----- Raw records

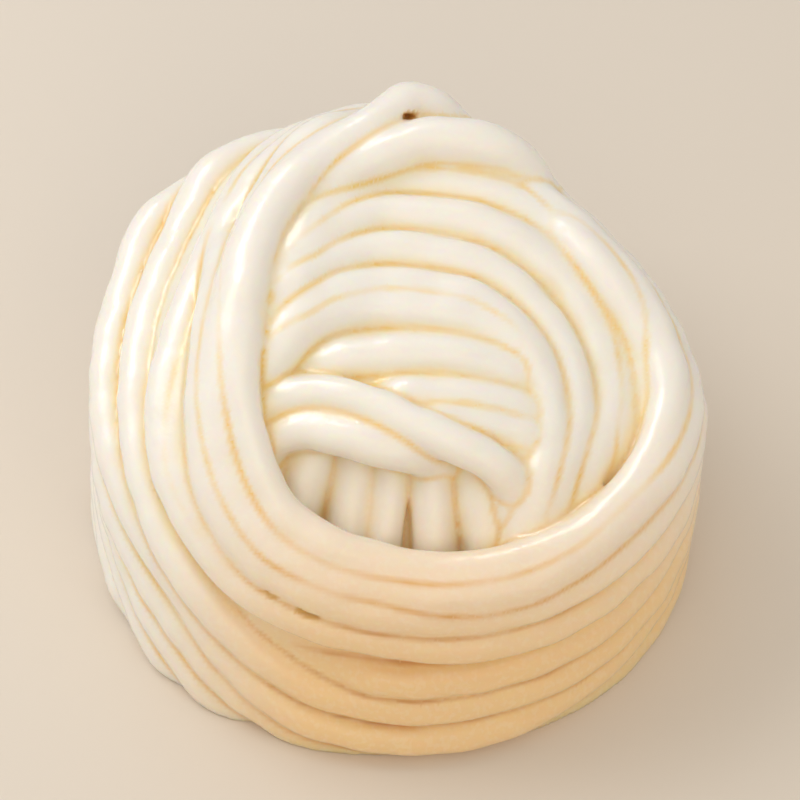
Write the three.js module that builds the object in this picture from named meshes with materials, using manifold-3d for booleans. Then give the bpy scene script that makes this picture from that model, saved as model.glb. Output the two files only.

----------
----- Raw records

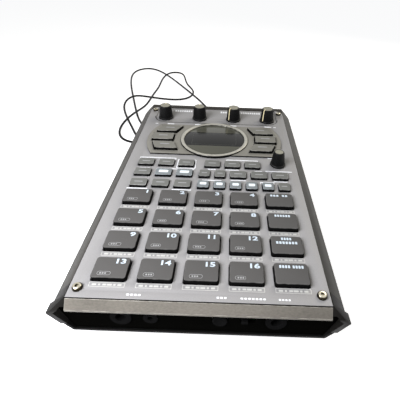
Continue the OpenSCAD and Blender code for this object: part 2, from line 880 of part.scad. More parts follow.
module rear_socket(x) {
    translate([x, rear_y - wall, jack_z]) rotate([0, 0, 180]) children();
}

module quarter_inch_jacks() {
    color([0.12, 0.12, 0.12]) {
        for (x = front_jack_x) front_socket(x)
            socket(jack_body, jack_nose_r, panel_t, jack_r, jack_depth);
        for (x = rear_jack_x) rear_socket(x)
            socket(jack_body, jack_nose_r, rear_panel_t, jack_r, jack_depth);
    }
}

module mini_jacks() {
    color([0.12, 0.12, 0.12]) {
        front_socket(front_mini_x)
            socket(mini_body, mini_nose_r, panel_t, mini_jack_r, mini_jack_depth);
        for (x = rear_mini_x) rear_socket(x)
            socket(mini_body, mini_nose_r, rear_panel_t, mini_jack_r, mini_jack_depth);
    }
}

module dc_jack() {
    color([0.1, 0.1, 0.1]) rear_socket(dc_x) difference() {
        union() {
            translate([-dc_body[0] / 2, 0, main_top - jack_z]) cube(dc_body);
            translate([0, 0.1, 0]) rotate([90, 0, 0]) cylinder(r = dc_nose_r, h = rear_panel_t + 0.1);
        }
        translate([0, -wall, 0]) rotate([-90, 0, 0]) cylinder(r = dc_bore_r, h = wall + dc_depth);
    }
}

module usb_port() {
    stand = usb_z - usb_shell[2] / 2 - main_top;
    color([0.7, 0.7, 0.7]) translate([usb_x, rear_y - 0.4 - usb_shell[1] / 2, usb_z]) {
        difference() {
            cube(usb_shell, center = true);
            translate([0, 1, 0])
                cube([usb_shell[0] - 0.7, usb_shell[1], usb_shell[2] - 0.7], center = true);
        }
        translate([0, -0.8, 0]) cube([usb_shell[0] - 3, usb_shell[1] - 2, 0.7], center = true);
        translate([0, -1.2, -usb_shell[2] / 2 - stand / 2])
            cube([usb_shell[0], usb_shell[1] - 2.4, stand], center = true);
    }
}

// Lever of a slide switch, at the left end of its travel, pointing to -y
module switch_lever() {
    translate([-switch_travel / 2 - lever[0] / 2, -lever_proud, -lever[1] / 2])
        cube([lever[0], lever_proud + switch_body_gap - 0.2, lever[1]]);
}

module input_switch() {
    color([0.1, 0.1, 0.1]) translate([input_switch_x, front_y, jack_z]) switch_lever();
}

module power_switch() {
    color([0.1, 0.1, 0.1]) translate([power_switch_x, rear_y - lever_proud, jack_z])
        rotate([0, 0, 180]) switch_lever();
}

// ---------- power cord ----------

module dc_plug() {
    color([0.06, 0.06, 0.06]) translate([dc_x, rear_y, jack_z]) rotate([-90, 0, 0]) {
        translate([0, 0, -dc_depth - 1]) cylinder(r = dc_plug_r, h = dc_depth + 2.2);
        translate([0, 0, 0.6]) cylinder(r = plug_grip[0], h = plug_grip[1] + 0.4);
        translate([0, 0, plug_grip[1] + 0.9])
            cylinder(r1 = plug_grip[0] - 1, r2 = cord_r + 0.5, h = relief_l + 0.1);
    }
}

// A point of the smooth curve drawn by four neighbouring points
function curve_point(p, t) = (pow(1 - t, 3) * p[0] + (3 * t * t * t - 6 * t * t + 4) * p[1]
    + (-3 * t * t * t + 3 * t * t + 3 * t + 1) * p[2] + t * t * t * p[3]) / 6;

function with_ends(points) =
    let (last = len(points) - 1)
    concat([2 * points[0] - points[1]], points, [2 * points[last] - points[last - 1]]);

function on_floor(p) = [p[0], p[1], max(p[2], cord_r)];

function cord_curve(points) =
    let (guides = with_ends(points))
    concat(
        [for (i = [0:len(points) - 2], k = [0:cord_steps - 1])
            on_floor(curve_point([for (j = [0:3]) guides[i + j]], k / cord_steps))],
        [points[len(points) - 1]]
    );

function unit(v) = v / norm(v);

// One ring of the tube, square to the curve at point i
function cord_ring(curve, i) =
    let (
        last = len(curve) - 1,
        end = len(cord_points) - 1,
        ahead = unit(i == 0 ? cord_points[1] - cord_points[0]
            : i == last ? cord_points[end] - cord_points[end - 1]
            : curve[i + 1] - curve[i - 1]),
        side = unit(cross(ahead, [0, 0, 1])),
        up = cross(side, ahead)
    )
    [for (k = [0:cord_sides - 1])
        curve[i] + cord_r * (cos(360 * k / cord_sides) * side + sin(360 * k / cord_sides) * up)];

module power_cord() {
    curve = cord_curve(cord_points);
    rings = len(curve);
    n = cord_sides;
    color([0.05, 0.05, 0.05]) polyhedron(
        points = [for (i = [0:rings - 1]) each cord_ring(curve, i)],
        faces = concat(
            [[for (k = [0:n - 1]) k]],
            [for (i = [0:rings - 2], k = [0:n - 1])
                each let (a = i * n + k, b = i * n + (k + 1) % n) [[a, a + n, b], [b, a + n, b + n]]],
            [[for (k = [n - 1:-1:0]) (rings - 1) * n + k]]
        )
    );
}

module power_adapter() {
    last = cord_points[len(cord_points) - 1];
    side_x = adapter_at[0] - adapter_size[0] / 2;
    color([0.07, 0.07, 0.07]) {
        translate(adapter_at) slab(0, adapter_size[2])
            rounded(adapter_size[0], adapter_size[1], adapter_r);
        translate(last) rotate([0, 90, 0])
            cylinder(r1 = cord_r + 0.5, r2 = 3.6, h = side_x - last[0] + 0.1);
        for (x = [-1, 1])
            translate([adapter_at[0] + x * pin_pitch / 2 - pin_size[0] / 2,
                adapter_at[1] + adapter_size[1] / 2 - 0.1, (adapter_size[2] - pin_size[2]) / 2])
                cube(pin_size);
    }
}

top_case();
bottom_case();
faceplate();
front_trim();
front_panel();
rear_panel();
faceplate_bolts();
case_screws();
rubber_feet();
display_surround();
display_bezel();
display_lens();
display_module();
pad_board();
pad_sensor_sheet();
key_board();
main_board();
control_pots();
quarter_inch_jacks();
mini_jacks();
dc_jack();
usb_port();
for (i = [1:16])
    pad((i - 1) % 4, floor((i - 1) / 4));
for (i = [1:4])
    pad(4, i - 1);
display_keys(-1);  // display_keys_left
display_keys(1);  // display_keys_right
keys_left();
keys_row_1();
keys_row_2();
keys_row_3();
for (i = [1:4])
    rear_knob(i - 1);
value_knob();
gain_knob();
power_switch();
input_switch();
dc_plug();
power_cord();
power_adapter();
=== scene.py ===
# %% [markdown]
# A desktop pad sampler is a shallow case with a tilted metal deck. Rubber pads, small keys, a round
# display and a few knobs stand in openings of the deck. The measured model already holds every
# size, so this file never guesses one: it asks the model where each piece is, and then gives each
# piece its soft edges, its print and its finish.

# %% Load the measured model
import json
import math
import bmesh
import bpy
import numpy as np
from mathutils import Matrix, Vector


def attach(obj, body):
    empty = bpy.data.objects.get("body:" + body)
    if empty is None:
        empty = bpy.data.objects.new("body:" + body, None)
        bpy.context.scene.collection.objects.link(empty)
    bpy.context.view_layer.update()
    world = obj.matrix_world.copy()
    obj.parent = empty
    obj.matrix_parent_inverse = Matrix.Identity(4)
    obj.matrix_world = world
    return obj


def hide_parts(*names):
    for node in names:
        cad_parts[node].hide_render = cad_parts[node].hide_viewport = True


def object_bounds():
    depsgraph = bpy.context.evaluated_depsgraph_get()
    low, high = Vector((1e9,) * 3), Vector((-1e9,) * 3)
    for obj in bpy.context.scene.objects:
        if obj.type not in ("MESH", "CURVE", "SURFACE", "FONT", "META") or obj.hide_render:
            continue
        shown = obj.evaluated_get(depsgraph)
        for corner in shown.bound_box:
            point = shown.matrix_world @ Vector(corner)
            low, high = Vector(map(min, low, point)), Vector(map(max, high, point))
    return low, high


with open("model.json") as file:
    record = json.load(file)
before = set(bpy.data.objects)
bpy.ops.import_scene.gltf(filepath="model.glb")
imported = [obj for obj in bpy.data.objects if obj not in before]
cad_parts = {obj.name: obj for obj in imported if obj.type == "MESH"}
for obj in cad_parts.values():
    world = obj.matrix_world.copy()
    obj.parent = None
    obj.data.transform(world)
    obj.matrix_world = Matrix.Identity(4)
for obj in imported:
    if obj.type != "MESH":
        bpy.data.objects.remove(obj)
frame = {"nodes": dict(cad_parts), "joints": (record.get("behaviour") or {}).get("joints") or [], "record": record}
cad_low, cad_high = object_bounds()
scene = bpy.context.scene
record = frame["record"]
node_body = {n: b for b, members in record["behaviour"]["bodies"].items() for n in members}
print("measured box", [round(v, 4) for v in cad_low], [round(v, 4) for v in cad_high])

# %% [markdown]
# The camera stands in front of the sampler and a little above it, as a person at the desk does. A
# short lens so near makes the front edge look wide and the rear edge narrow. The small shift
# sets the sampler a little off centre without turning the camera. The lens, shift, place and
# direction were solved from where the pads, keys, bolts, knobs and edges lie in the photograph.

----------
----- Raw records

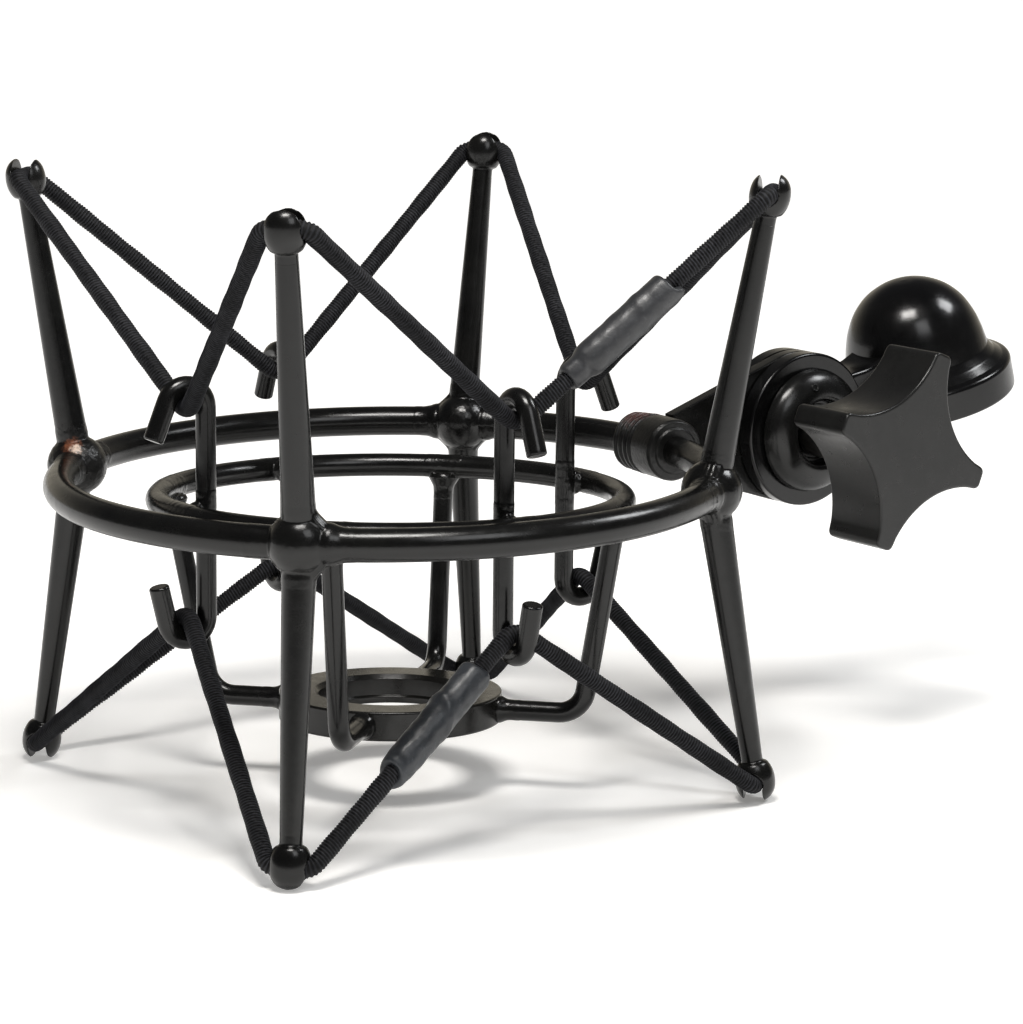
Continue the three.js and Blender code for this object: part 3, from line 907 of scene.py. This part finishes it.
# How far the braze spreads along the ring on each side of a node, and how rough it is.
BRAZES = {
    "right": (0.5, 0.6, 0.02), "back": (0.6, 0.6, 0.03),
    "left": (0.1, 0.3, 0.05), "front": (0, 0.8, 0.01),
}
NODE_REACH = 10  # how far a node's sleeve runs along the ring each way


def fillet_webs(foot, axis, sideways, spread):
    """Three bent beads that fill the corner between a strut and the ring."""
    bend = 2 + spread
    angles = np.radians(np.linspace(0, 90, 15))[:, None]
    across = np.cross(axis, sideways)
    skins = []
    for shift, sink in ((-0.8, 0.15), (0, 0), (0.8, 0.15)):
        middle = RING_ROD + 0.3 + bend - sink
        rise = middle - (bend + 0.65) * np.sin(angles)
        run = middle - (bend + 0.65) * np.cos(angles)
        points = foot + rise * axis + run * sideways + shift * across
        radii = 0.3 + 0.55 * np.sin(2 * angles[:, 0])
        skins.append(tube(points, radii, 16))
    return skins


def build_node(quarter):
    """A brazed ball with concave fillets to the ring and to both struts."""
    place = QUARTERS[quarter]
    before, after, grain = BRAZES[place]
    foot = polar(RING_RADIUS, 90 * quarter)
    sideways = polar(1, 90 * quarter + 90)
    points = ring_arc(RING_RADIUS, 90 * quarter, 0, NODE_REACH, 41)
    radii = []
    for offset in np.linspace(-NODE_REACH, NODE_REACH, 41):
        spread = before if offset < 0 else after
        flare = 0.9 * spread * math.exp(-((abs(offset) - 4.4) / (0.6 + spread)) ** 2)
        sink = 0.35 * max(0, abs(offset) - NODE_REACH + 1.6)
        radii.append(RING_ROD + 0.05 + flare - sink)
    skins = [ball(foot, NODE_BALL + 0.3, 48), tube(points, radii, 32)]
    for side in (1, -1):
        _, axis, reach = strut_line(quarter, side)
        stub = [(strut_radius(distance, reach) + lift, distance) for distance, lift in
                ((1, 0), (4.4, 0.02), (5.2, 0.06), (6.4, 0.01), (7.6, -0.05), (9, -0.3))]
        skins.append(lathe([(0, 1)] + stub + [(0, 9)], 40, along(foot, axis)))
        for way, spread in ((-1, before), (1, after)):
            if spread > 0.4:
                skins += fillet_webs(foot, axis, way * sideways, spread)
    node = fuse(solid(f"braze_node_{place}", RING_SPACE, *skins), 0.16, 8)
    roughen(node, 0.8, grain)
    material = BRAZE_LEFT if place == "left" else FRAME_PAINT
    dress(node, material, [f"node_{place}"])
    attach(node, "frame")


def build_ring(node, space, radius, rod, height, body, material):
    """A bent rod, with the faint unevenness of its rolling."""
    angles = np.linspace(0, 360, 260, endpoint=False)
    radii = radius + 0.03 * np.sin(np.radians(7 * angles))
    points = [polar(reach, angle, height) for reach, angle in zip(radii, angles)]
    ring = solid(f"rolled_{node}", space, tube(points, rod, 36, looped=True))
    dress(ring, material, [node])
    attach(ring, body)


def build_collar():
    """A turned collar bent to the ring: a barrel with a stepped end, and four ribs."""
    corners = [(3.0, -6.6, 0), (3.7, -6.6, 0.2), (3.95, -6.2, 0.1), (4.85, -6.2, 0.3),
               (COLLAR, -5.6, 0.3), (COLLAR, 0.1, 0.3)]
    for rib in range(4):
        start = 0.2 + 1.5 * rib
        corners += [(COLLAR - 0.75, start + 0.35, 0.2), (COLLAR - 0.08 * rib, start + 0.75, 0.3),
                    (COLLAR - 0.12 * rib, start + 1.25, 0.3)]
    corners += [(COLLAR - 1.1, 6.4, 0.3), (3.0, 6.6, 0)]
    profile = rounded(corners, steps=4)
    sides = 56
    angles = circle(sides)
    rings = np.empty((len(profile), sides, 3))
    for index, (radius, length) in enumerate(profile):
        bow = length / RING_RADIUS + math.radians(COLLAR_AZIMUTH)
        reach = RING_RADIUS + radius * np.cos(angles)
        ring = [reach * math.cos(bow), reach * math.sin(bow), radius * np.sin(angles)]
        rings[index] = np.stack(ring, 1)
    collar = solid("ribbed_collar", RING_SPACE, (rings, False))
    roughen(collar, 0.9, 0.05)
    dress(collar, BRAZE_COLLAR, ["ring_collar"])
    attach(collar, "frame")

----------

What is expected. Transcribe nothing but the lines from the line with "front_panel();" through the line with "obj.parent = empty", reproducing each exactly.

Task result.
front_panel();
rear_panel();
faceplate_bolts();
case_screws();
rubber_feet();
display_surround();
display_bezel();
display_lens();
display_module();
pad_board();
pad_sensor_sheet();
key_board();
main_board();
control_pots();
quarter_inch_jacks();
mini_jacks();
dc_jack();
usb_port();
for (i = [1:16])
    pad((i - 1) % 4, floor((i - 1) / 4));
for (i = [1:4])
    pad(4, i - 1);
display_keys(-1);  // display_keys_left
display_keys(1);  // display_keys_right
keys_left();
keys_row_1();
keys_row_2();
keys_row_3();
for (i = [1:4])
    rear_knob(i - 1);
value_knob();
gain_knob();
power_switch();
input_switch();
dc_plug();
power_cord();
power_adapter();
=== scene.py ===
# %% [markdown]
# A desktop pad sampler is a shallow case with a tilted metal deck. Rubber pads, small keys, a round
# display and a few knobs stand in openings of the deck. The measured model already holds every
# size, so this file never guesses one: it asks the model where each piece is, and then gives each
# piece its soft edges, its print and its finish.

# %% Load the measured model
import json
import math
import bmesh
import bpy
import numpy as np
from mathutils import Matrix, Vector


def attach(obj, body):
    empty = bpy.data.objects.get("body:" + body)
    if empty is None:
        empty = bpy.data.objects.new("body:" + body, None)
        bpy.context.scene.collection.objects.link(empty)
    bpy.context.view_layer.update()
    world = obj.matrix_world.copy()
    obj.parent = empty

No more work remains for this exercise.